Children then have no relief from the rote learning imposed on them and this learning means that, as historian KK Aziz noted in his detailed study of Pakistani textbooks, history had been deliberately distorted to fit a certain narrative. Students, for instance, have little knowledge of the events of 1979 when Zulfikar Ali Bhutto was hanged in a verdict which, according to the confession of two Supreme Court judges, was given under pressure, or of other events of immense significance to the Pakistan of today such as the 1971 civil war which tore the country into two parts. The realities of the war are never discussed.

Critical discussions, arguably the pivotal point around which education should rotate, rarely exist in our classrooms. Students do not find any opportunities to explore issues or facts critically, whether in science or the arts, and must simply go with what their textbooks tell them. But their textbooks – even of straightforward subjects like mathematics – are frequently flawed; this has been pointed out several times by experts. What then are we teaching to our children and why are we doing so? The answer to the second question is quite simple.
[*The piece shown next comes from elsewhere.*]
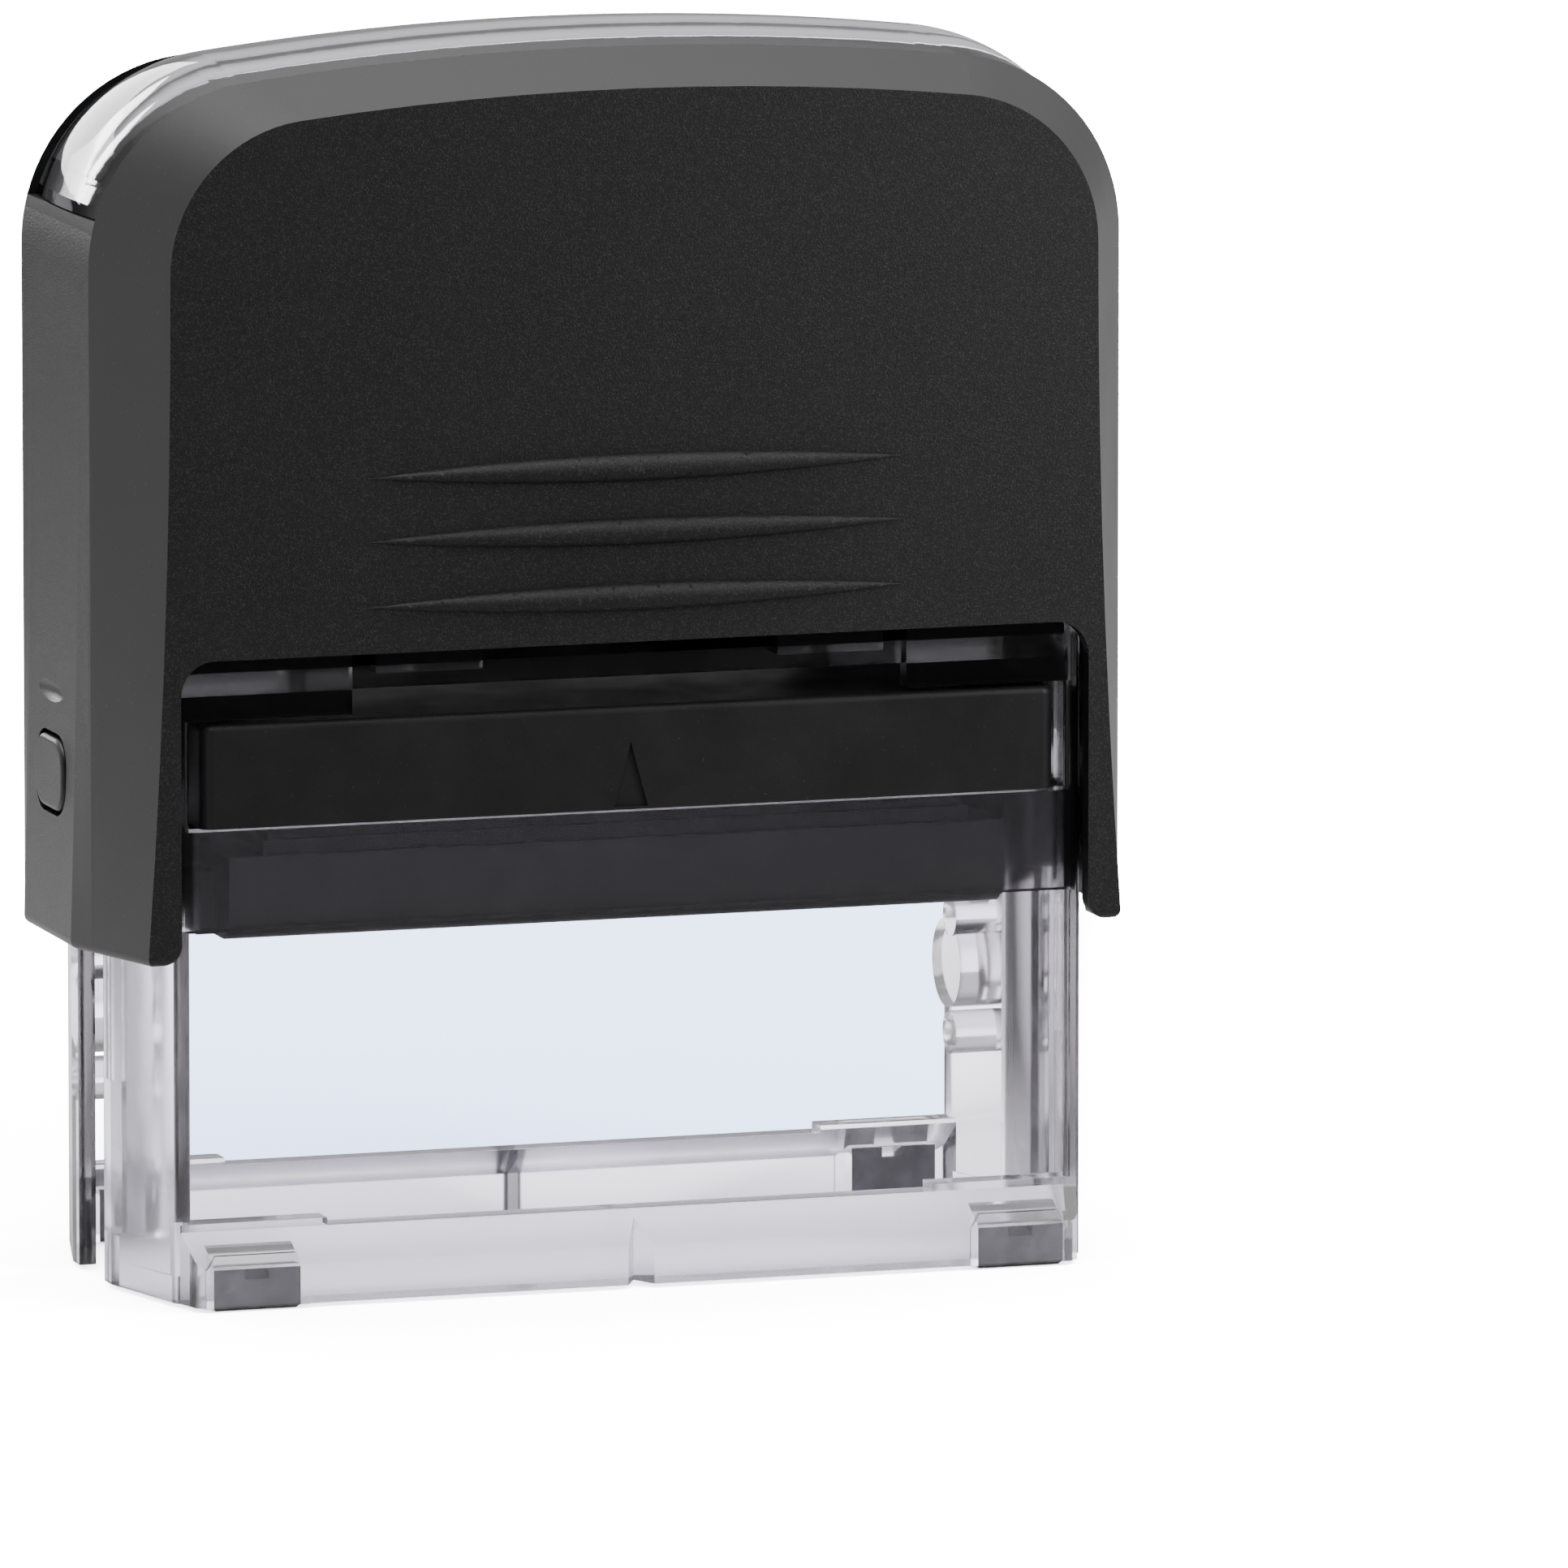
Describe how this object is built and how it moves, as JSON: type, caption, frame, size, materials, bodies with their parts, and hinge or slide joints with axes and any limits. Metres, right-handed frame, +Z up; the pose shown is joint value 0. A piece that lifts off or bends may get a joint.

We wish to create a rigid and limited mindset that discourages people from thinking creatively or putting forward ideas that could help produce some momentum in a stagnant society.

All this is a well-known fact. We also make limited efforts to help young people move into technical fields which could benefit both them and the country. Vocational education is limited and substandard. Many promises made to promote it have never been honoured.

We should then be asking if people who have not been forced through the educational mill in our society are in some ways better equipped to reason for themselves and put forward solutions to our many problems. Of course, wider education is helpful for the country as schools provide the skilled workforce and with this more investment in the country. But given that we have been so lax in providing quality education, we must ask how our teaching methods benefit our people. Those who are uneducated are perfectly aware of the problems they face and able to articulate their opinions lucidly and sensibly. Many protests that are often led by those with no formal degrees highlight how these people are better informed despite having no education training. They have views that need to be put forward strongly and debated so that we can find solutions.

In the seven decades of our existence, we have found far too few answers to the problems we face on a daily basis. The poor face many more problems than the rich. The recent floods are one example, and only a limited number among those affected can fully comprehend how global climate change is so devastatingly affecting their lives. There needs to be a much better understanding of these problems so that we can take our people forward and create real differences in society.

At present, the Pakistani people are not in a position to do so, whether they are educated or not, as a result of the flawed and deeply biased learning they receive. The quality of textbooks offered to young children tells us the story of what lies ahead. This story has to change if education is to bring any real benefits to the country.

The minor changes that have come with the new Single National Curriculum (SNC) as well as the more retrogressive teaching that parts of the new curriculum put forward will not help our new generation move ahead with more open minds or the ability to think with greater clarity and individuality.